◆ **Data excerpt**
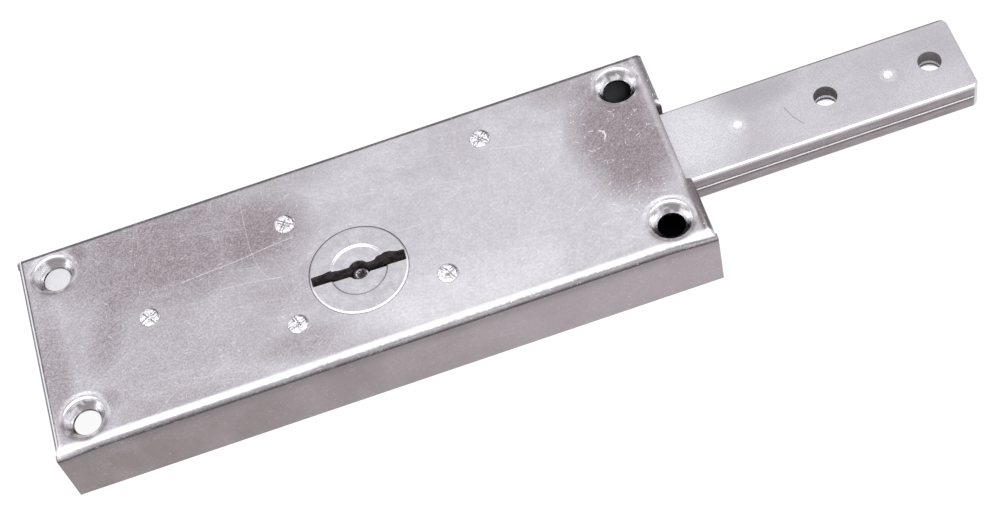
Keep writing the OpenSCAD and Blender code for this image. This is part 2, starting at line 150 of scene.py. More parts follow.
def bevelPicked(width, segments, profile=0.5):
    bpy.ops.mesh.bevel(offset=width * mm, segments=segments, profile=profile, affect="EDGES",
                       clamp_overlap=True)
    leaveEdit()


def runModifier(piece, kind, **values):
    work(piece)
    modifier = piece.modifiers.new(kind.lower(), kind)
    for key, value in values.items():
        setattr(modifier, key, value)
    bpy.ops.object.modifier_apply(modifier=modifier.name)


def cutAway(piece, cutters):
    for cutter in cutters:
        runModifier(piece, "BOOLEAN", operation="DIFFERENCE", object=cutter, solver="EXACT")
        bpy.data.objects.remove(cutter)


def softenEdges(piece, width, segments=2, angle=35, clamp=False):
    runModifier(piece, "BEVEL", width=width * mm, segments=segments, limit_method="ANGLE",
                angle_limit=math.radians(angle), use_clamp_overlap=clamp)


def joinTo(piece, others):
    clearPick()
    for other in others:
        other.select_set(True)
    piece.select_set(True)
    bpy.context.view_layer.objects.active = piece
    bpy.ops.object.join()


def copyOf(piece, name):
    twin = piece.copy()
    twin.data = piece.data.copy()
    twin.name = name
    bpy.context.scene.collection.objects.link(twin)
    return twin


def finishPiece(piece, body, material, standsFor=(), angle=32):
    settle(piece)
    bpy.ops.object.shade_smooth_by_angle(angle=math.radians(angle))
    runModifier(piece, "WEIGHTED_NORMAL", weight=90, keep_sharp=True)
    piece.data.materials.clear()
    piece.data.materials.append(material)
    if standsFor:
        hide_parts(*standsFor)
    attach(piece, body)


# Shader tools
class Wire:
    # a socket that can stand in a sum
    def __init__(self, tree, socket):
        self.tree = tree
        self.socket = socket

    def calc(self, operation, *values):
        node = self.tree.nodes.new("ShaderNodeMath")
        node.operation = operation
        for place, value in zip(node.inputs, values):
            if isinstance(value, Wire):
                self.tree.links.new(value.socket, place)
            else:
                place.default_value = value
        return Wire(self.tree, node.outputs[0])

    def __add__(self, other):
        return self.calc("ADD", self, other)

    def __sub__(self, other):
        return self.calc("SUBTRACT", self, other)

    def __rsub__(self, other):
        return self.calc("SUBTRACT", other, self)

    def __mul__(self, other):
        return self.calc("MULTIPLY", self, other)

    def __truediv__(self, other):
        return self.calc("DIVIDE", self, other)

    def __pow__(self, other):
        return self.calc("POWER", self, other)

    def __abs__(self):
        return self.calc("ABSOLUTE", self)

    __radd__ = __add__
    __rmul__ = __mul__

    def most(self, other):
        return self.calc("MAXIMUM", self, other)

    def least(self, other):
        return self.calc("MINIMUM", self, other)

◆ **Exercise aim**
From the first line of the data above to the line holding "bpy.data.objects.remove(cutter)", reproduce each line exactly; emit no other lines.

◆ **Task answer**
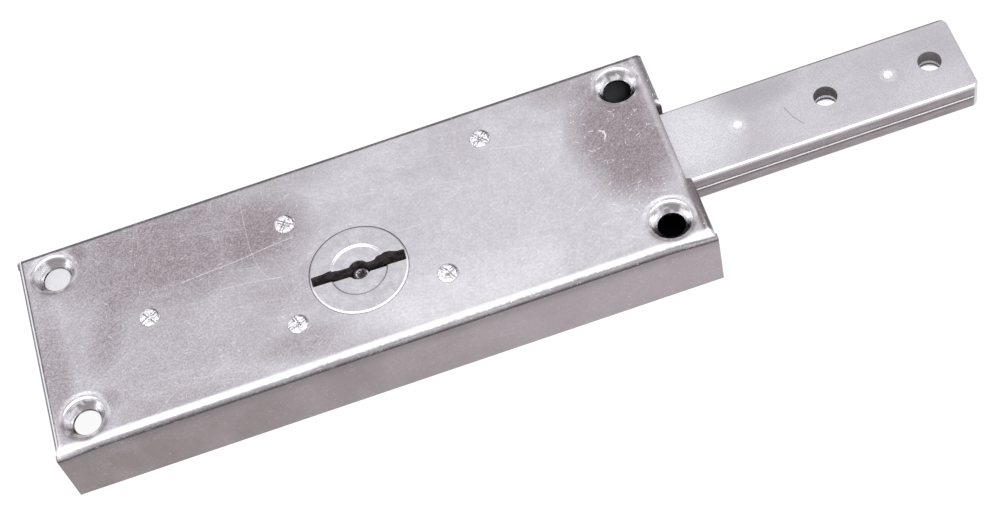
Keep writing the OpenSCAD and Blender code for this image. This is part 2, starting at line 150 of scene.py. More parts follow.
def bevelPicked(width, segments, profile=0.5):
    bpy.ops.mesh.bevel(offset=width * mm, segments=segments, profile=profile, affect="EDGES",
                       clamp_overlap=True)
    leaveEdit()


def runModifier(piece, kind, **values):
    work(piece)
    modifier = piece.modifiers.new(kind.lower(), kind)
    for key, value in values.items():
        setattr(modifier, key, value)
    bpy.ops.object.modifier_apply(modifier=modifier.name)


def cutAway(piece, cutters):
    for cutter in cutters:
        runModifier(piece, "BOOLEAN", operation="DIFFERENCE", object=cutter, solver="EXACT")
        bpy.data.objects.remove(cutter)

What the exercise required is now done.